- Prompt -
Exact repetition of every entry is required.

- Records provided -
__________________________________________________

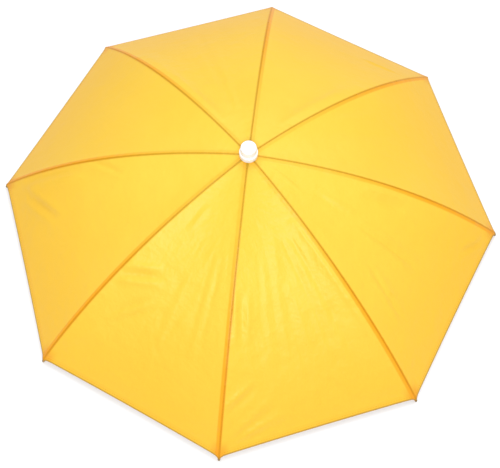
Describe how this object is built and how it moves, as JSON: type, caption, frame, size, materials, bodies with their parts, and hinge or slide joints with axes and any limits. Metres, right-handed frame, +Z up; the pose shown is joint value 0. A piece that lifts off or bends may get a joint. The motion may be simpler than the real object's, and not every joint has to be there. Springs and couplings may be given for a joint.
{
  "type": "umbrella hat",
  "caption": "Open umbrella hat: a domed cloth canopy on bent steel ribs with a white cap on top and an elastic headband on wire legs underneath.",
  "frame": {"origin": "middle of the surface that the open hat stands on, under its axis, with the eight rib tips at z = 0", "axes": "+Z up along the hat's axis through the cap, +X out along one rib"},
  "size_m": [0.6, 0.6, 0.1637],
  "materials": {
    "canopy_cloth": "satin woven nylon",
    "cap_plastic": "glossy moulded",
    "frame_plastic": "satin moulded",
    "frame_steel": "plated wire",
    "tip_metal": "dull plated",
    "band_elastic": "woven elastic"
  },
  "bodies": {
    "root": {"gore_1": "canopy_cloth", "gore_2": "canopy_cloth", "gore_3": "canopy_cloth", "gore_4": "canopy_cloth", "gore_5": "canopy_cloth", "gore_6": "canopy_cloth", "gore_7": "canopy_cloth", "gore_8": "canopy_cloth", "cap": "cap_plastic", "top_hub": "frame_plastic", "shaft": "frame_steel", "runner": "frame_plastic", "rib_1": "frame_steel", "rib_2": "frame_steel", "rib_3": "frame_steel", "rib_4": "frame_steel", "rib_5": "frame_steel", "rib_6": "frame_steel", "rib_7": "frame_steel", "rib_8": "frame_steel", "tip_1": "tip_metal", "tip_2": "tip_metal", "tip_3": "tip_metal", "tip_4": "tip_metal", "tip_5": "tip_metal", "tip_6": "tip_metal", "tip_7": "tip_metal", "tip_8": "tip_metal", "stretcher_1": "frame_steel", "stretcher_2": "frame_steel", "stretcher_3": "frame_steel", "stretcher_4": "frame_steel", "stretcher_5": "frame_steel", "stretcher_6": "frame_steel", "stretcher_7": "frame_steel", "stretcher_8": "frame_steel", "clip_1": "frame_plastic", "clip_2": "frame_plastic", "clip_3": "frame_plastic", "clip_4": "frame_plastic", "clip_5": "frame_plastic", "clip_6": "frame_plastic", "clip_7": "frame_plastic", "clip_8": "frame_plastic", "band_leg_1": "frame_steel", "band_leg_2": "frame_steel", "band_leg_3": "frame_steel", "band_leg_4": "frame_steel", "band_leg_5": "frame_steel", "band_leg_6": "frame_steel", "band_leg_7": "frame_steel", "band_leg_8": "frame_steel", "headband": "band_elastic"}
  },
  "joints": []
}
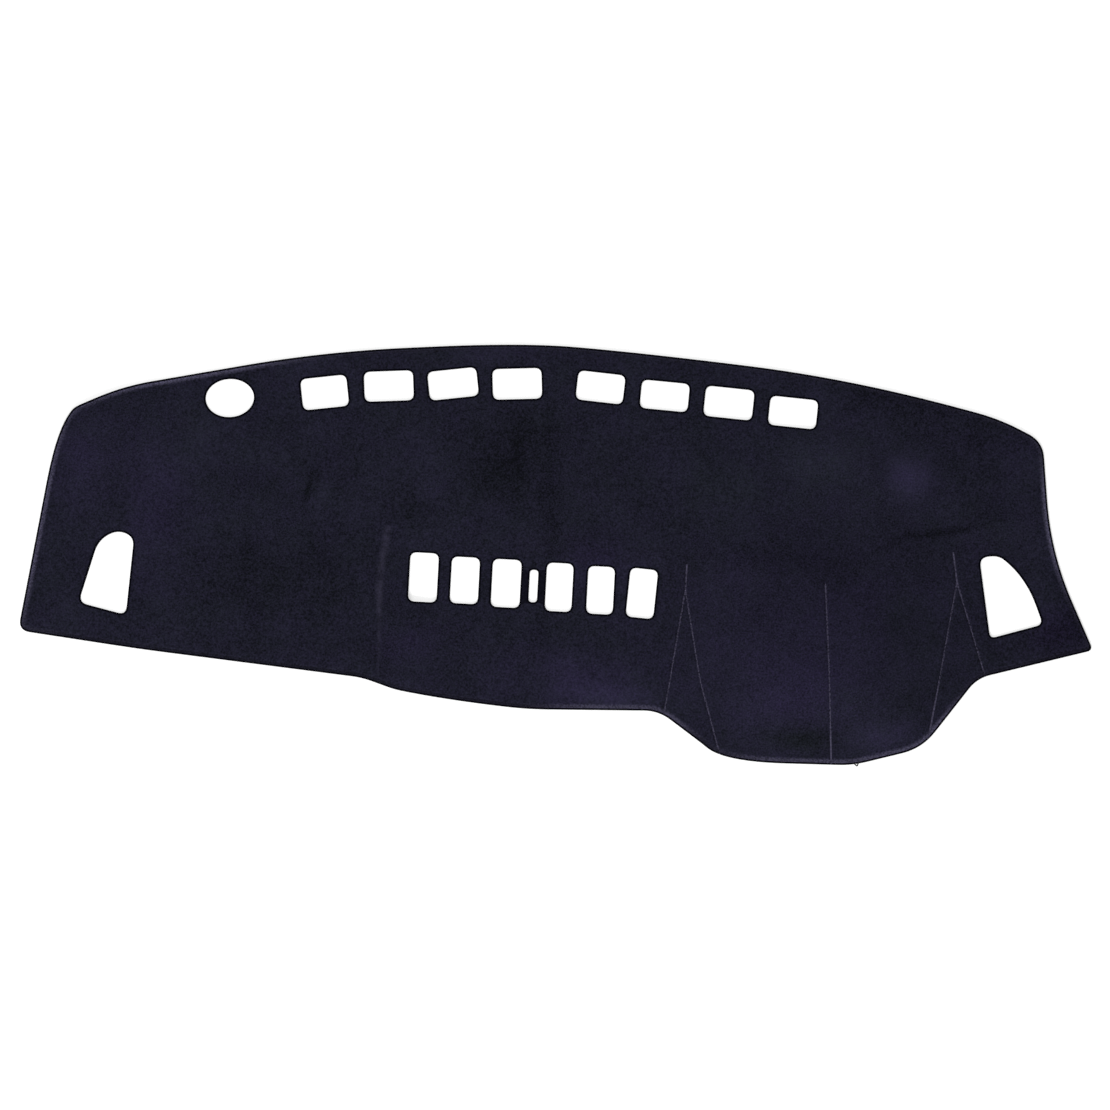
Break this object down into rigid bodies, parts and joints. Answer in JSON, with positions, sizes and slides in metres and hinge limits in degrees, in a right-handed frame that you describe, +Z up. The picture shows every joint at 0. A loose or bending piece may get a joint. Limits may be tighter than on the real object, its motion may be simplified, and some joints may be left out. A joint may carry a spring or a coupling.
{
  "type": "dashboard cover mat",
  "caption": "Sewn pile-cloth cover for a vehicle dashboard, with an overlocked edge, cut-outs for vents and a sensor, and a domed instrument hood shaped by gussets and a dart.",
  "frame": {"origin": "on the table, under the middle of the mat's bounding box", "axes": "+X along the windscreen edge towards the instrument hood's end, +Y towards the windscreen, +Z up out of the pile side"},
  "size_m": [1.452, 0.5696, 0.0376],
  "materials": {
    "pile_cloth": "matte",
    "thread": "satin"
  },
  "bodies": {
    "root": {"main_panel": "pile_cloth", "hood_gusset_left": "pile_cloth", "hood_gusset_right": "pile_cloth"}
  },
  "joints": []
}
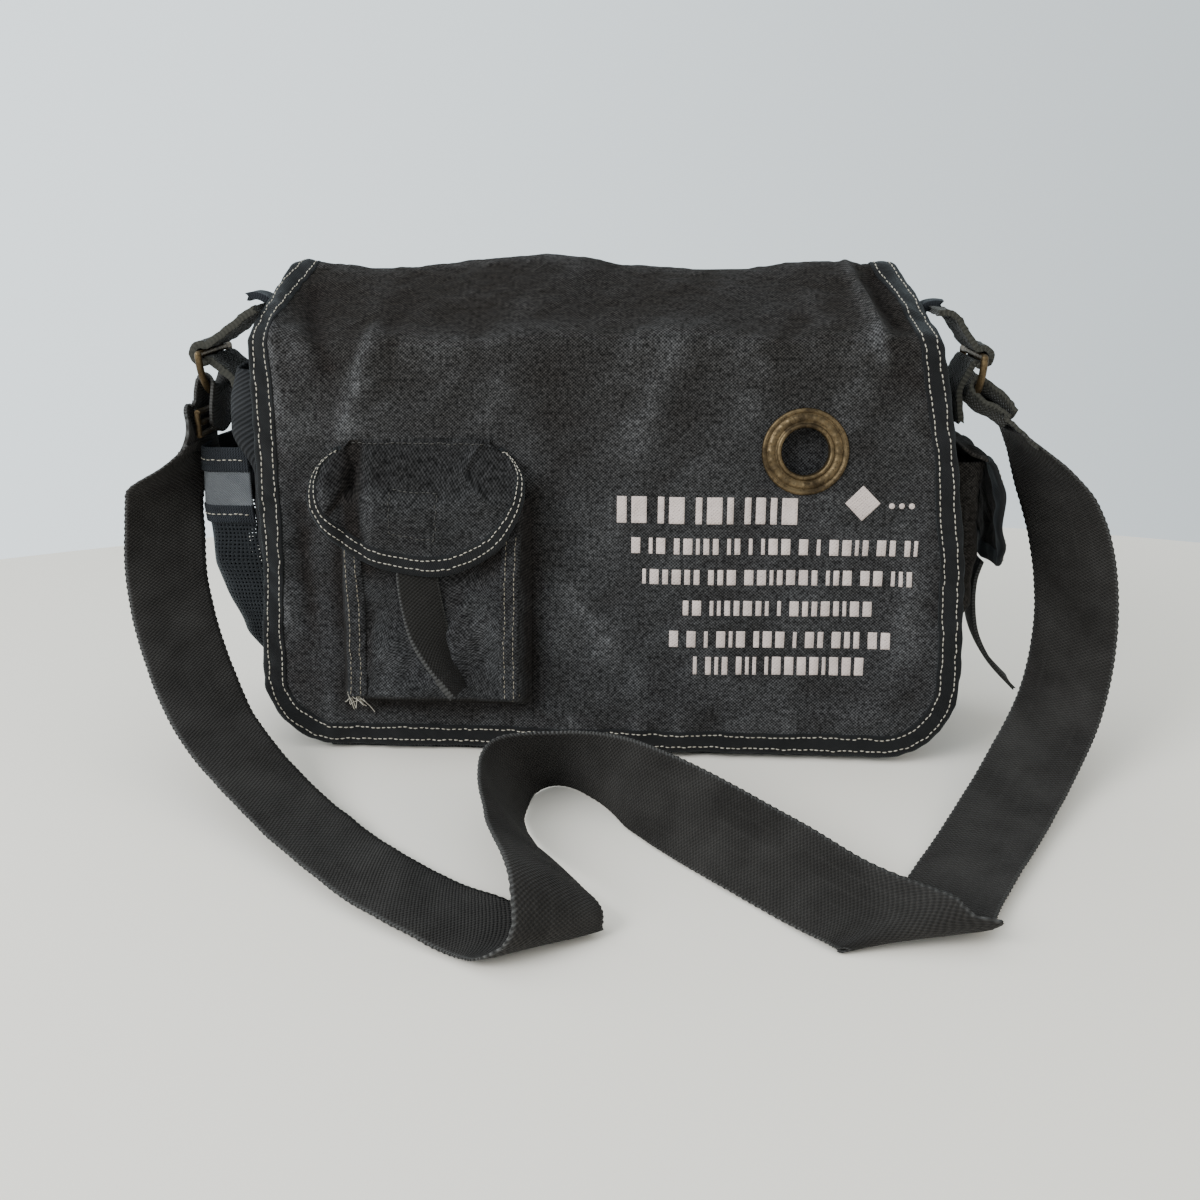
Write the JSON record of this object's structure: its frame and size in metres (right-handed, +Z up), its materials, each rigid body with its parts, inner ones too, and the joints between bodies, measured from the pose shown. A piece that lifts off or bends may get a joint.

__________________________________________________

- Right answer -
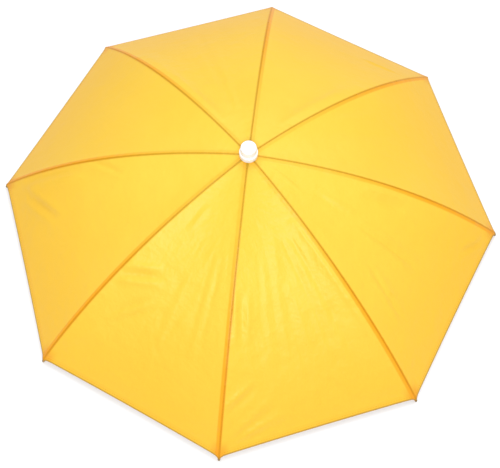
Describe how this object is built and how it moves, as JSON: type, caption, frame, size, materials, bodies with their parts, and hinge or slide joints with axes and any limits. Metres, right-handed frame, +Z up; the pose shown is joint value 0. A piece that lifts off or bends may get a joint. The motion may be simpler than the real object's, and not every joint has to be there. Springs and couplings may be given for a joint.
{
  "type": "umbrella hat",
  "caption": "Open umbrella hat: a domed cloth canopy on bent steel ribs with a white cap on top and an elastic headband on wire legs underneath.",
  "frame": {"origin": "middle of the surface that the open hat stands on, under its axis, with the eight rib tips at z = 0", "axes": "+Z up along the hat's axis through the cap, +X out along one rib"},
  "size_m": [0.6, 0.6, 0.1637],
  "materials": {
    "canopy_cloth": "satin woven nylon",
    "cap_plastic": "glossy moulded",
    "frame_plastic": "satin moulded",
    "frame_steel": "plated wire",
    "tip_metal": "dull plated",
    "band_elastic": "woven elastic"
  },
  "bodies": {
    "root": {"gore_1": "canopy_cloth", "gore_2": "canopy_cloth", "gore_3": "canopy_cloth", "gore_4": "canopy_cloth", "gore_5": "canopy_cloth", "gore_6": "canopy_cloth", "gore_7": "canopy_cloth", "gore_8": "canopy_cloth", "cap": "cap_plastic", "top_hub": "frame_plastic", "shaft": "frame_steel", "runner": "frame_plastic", "rib_1": "frame_steel", "rib_2": "frame_steel", "rib_3": "frame_steel", "rib_4": "frame_steel", "rib_5": "frame_steel", "rib_6": "frame_steel", "rib_7": "frame_steel", "rib_8": "frame_steel", "tip_1": "tip_metal", "tip_2": "tip_metal", "tip_3": "tip_metal", "tip_4": "tip_metal", "tip_5": "tip_metal", "tip_6": "tip_metal", "tip_7": "tip_metal", "tip_8": "tip_metal", "stretcher_1": "frame_steel", "stretcher_2": "frame_steel", "stretcher_3": "frame_steel", "stretcher_4": "frame_steel", "stretcher_5": "frame_steel", "stretcher_6": "frame_steel", "stretcher_7": "frame_steel", "stretcher_8": "frame_steel", "clip_1": "frame_plastic", "clip_2": "frame_plastic", "clip_3": "frame_plastic", "clip_4": "frame_plastic", "clip_5": "frame_plastic", "clip_6": "frame_plastic", "clip_7": "frame_plastic", "clip_8": "frame_plastic", "band_leg_1": "frame_steel", "band_leg_2": "frame_steel", "band_leg_3": "frame_steel", "band_leg_4": "frame_steel", "band_leg_5": "frame_steel", "band_leg_6": "frame_steel", "band_leg_7": "frame_steel", "band_leg_8": "frame_steel", "headband": "band_elastic"}
  },
  "joints": []
}
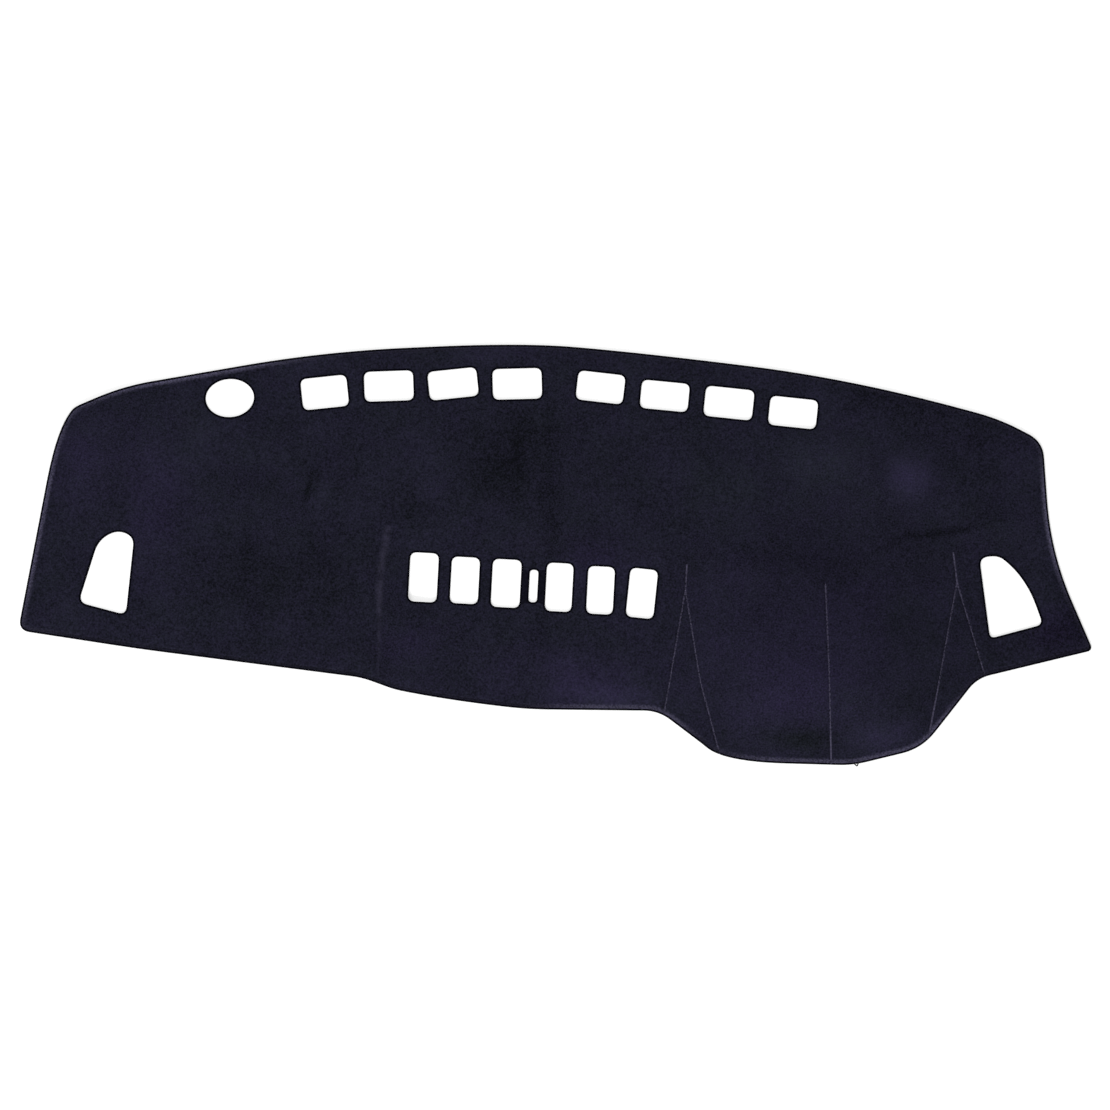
Break this object down into rigid bodies, parts and joints. Answer in JSON, with positions, sizes and slides in metres and hinge limits in degrees, in a right-handed frame that you describe, +Z up. The picture shows every joint at 0. A loose or bending piece may get a joint. Limits may be tighter than on the real object, its motion may be simplified, and some joints may be left out. A joint may carry a spring or a coupling.
{
  "type": "dashboard cover mat",
  "caption": "Sewn pile-cloth cover for a vehicle dashboard, with an overlocked edge, cut-outs for vents and a sensor, and a domed instrument hood shaped by gussets and a dart.",
  "frame": {"origin": "on the table, under the middle of the mat's bounding box", "axes": "+X along the windscreen edge towards the instrument hood's end, +Y towards the windscreen, +Z up out of the pile side"},
  "size_m": [1.452, 0.5696, 0.0376],
  "materials": {
    "pile_cloth": "matte",
    "thread": "satin"
  },
  "bodies": {
    "root": {"main_panel": "pile_cloth", "hood_gusset_left": "pile_cloth", "hood_gusset_right": "pile_cloth"}
  },
  "joints": []
}
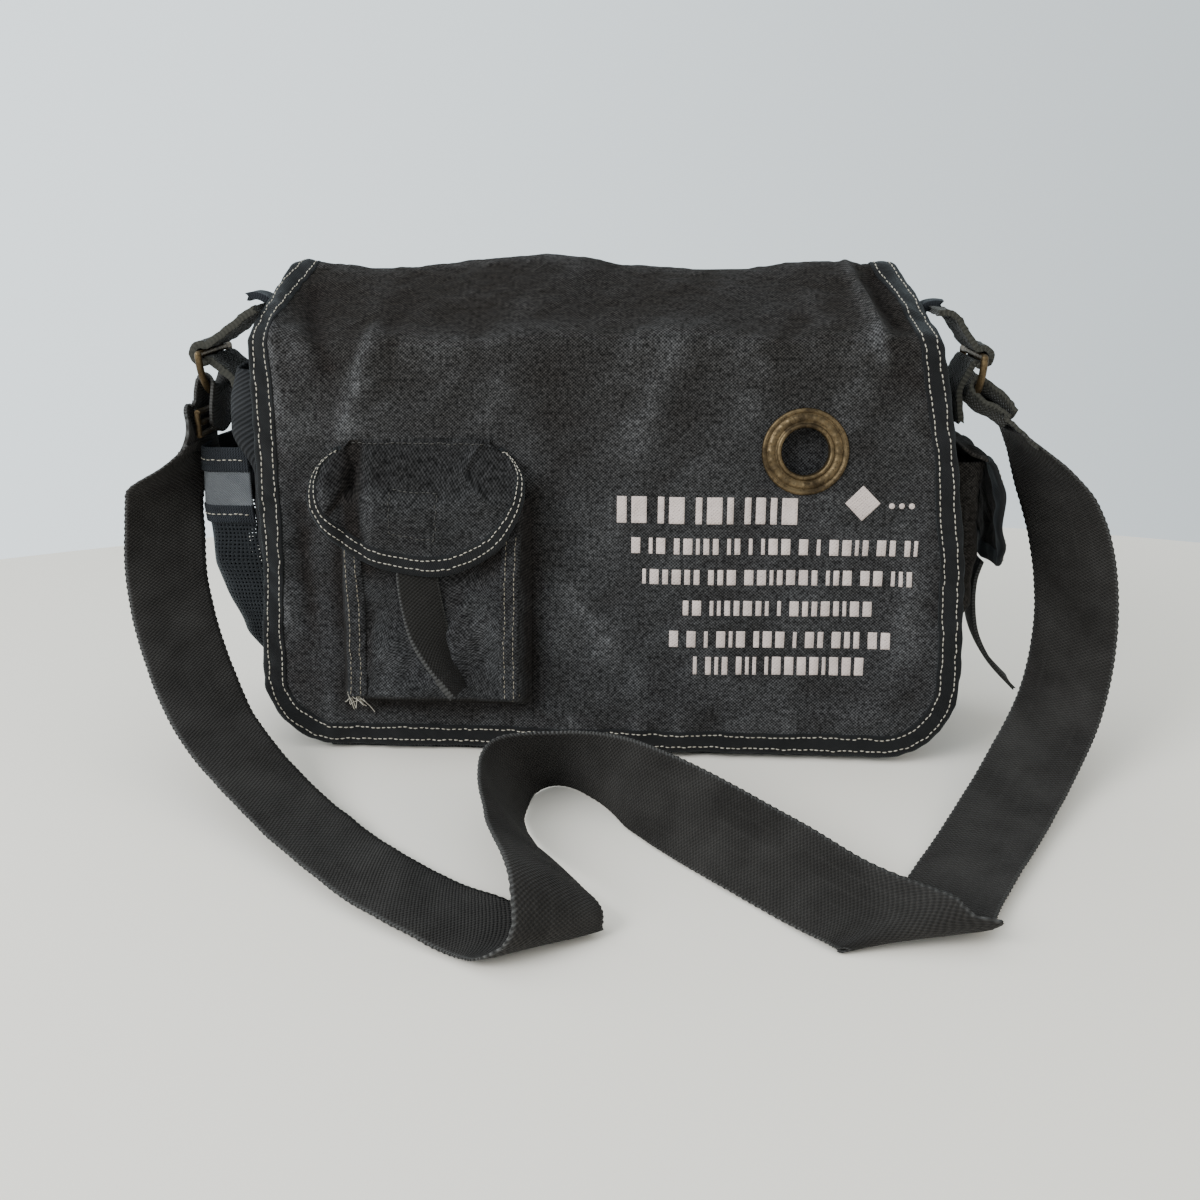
Write the JSON record of this object's structure: its frame and size in metres (right-handed, +Z up), its materials, each rigid body with its parts, inner ones too, and the joints between bodies, measured from the pose shown. A piece that lifts off or bends may get a joint.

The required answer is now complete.